As an example, when producing formation fluids from subterranean formations located in deep water, it is possible to produce solid material, such as sand, along with the formation fluids because the formations are poorly consolidated or the formations are weakened by downhole stress due to wellbore excavation and formation fluid withdrawal. Sand control devices are usually installed downhole across these formations to retain solid material, but allow fluids to be produced. Loss of sand control may result in sand production at the surface, downhole equipment damage, reduced well productivity and/or loss of the well. Under the increasingly harsh environments, sand control devices are more susceptible to damage due to high stress, erosion, plugging, compaction/subsidence, etc. Such damage may occur to the sand control devices during transportation, installation, completion, injection, production, or stimulation. In fact, damage to the sand control devices is difficult to predict or prevent. As a result, sand control devices are generally utilized with other methods to manage the production of sand from the subterranean formation.
One of the most commonly used methods to control sand is a gravel pack. Gravel packing a well involves placing gravel or other particulate matter around a sand control device that is coupled to the production string. The sand control device may have openings or may be wrapped by a screen. For instance, in an open-hole completion, a gravel pack is typically positioned between the wall of the wellbore and a screen that surrounds a perforated base pipe. Alternatively, in a cased-hole completion, a gravel pack is positioned between a casing string having perforations and a well screen that surrounds a perforated base pipe. Regardless of the completion type, formation fluids flow from the subterranean formation into the production string through the gravel pack and sand control device.

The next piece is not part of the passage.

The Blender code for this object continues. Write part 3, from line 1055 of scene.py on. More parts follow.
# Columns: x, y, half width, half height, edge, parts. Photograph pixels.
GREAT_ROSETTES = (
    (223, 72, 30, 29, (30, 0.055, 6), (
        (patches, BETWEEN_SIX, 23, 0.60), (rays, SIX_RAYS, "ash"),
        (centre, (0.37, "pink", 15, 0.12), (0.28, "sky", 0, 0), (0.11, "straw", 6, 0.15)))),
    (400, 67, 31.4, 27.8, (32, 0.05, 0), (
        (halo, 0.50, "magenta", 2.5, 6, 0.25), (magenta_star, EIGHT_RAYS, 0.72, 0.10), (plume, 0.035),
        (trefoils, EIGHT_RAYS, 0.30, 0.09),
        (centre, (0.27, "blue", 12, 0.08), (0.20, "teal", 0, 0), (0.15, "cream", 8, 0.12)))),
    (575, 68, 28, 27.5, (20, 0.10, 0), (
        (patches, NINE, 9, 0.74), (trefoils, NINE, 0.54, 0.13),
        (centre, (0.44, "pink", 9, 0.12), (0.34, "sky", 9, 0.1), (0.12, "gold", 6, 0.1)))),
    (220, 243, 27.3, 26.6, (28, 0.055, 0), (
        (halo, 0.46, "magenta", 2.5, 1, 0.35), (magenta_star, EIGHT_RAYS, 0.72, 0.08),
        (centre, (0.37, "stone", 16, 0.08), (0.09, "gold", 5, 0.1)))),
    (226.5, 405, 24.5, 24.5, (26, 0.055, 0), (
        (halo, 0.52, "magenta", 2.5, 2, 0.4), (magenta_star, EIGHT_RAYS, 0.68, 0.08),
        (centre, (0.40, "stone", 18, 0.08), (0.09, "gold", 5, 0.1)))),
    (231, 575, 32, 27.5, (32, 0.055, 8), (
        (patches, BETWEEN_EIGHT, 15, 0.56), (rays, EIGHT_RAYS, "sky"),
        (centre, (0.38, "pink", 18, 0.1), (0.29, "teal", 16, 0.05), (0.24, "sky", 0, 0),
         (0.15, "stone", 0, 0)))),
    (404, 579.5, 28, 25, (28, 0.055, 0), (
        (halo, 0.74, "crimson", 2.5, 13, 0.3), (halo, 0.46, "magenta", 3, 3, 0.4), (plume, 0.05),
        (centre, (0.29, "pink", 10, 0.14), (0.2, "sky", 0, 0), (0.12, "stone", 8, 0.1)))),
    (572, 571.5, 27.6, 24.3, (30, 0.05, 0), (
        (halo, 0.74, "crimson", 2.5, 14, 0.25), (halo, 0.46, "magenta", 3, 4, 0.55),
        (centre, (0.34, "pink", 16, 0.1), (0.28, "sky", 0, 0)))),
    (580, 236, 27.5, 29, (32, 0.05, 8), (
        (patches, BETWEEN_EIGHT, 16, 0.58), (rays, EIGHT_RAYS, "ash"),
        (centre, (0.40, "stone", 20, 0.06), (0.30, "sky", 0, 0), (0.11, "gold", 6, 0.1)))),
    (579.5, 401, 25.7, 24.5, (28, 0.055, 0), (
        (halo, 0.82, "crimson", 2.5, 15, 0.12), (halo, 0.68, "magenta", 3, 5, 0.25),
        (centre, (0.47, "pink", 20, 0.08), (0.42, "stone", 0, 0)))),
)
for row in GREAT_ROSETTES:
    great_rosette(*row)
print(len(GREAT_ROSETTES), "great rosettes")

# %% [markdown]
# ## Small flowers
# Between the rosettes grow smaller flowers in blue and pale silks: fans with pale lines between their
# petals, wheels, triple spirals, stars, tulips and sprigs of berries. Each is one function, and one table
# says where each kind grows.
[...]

Other sand control methods utilize may include standalone screens and frac packs to address the sand production problem. Recent technology advance in sand control has been focused on monitoring downhole conditions, improving sand retention, increasing flow performance, and reducing erosion potential. For instance, screens may be designed to enhance sand retention efficiency and flow performance. Similarly, the openings in screens may be adjusted to reduce erosion. Also, sensors may be installed in hollow wires or rods in a sand screen to monitor pressure, temperature, density, etc. to provide information about sand control performance.

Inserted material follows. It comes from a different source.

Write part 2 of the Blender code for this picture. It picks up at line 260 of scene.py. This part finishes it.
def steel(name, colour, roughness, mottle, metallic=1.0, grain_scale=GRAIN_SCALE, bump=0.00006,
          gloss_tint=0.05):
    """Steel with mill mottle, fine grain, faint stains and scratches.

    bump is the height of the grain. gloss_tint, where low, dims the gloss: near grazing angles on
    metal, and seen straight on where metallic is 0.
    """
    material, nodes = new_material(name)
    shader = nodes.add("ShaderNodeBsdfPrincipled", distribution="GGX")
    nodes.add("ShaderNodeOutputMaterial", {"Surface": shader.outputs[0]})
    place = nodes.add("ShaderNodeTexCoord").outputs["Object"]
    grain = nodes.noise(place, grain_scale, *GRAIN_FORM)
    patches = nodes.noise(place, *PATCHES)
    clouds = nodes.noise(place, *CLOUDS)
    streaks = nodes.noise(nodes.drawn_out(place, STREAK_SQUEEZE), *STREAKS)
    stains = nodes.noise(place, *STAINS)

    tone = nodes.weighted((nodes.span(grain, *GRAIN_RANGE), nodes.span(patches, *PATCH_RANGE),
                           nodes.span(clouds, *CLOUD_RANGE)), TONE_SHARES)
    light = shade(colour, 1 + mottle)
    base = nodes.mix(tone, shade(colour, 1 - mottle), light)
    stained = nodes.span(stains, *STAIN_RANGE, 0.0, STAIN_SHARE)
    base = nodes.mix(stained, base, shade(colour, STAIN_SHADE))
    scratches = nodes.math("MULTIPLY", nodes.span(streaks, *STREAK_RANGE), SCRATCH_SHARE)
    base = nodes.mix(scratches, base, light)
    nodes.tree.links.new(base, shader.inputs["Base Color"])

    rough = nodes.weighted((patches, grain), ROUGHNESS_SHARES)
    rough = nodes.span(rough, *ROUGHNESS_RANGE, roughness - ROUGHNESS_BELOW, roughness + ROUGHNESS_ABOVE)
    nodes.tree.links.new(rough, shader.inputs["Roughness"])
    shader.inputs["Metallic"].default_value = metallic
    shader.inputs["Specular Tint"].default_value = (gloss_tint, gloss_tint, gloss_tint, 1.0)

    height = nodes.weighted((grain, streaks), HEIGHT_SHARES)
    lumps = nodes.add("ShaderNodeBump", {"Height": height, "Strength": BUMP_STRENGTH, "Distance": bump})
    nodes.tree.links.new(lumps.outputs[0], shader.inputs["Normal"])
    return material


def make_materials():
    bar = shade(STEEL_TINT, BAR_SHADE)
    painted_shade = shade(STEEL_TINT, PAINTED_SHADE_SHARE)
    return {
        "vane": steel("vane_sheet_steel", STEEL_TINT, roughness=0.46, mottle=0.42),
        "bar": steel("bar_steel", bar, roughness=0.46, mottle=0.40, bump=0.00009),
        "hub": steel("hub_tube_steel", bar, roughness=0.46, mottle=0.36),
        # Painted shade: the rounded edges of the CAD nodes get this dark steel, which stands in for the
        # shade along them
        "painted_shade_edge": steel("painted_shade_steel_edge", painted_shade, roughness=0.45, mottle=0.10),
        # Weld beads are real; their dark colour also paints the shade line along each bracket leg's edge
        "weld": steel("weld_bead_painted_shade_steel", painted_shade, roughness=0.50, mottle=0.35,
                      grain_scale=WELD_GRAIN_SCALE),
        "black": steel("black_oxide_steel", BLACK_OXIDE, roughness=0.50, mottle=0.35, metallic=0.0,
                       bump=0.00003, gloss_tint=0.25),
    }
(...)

Currently, sand control equipment includes little, if any, redundancy that addresses problems with failures resulting in flow impairment. In many instances, the ability of a well to produce at or near its design capacity is sustained by only a “single” barrier to the impairment mechanism. That is, a sand screen may be the only device that is utilized to control sand in unconsolidated formations. As a result, any damage to the installed sand screen may result in the production of sand along with the hydrocarbons. If a gravel pack is installed, screen damage may cause both gravel and sand production. Solids production may result in downhole equipment erosion, productivity impairment, sand handling challenges at the surface, and/or partial or complete loss of well productivity. As a result, workovers or sidetracks are eventually required. Thus, the overall system reliability for well completions has great uncertainty.
Accordingly, the need exists for a more reliable well completion apparatus and method to provide redundancy for screens, alternative flow paths inside the screens, and self-mitigating functionality, which includes compartmentalization to address the uncertainty in mechanical damage of sand control screen.
Other related material may be found in at least U.S. Pat. No. 4,945,991; U.S. Pat. No. 5,095,990; U.S. Pat. No. 5,113,935; U.S. Pat. No. 5,293,935; U.S. Pat. No. 5,476,588; U.S. Pat. No. 5,515,915; U.S. Pat. No. 5,642,781; U.S. Pat. No. 5,642,781; U.S. Pat. No. 5,938,925; U.S. Pat. No. 6,125,932; U.S. Pat. No. 6,227,303; U.S. Pat. No. 6,554,064; U.S. Pat. No. 6,684,951; U.S. Pat. No. 6,715,544; U.S. Pat. No. 6,745,843; and U.S. Patent Application Publication No. 2005/0034860.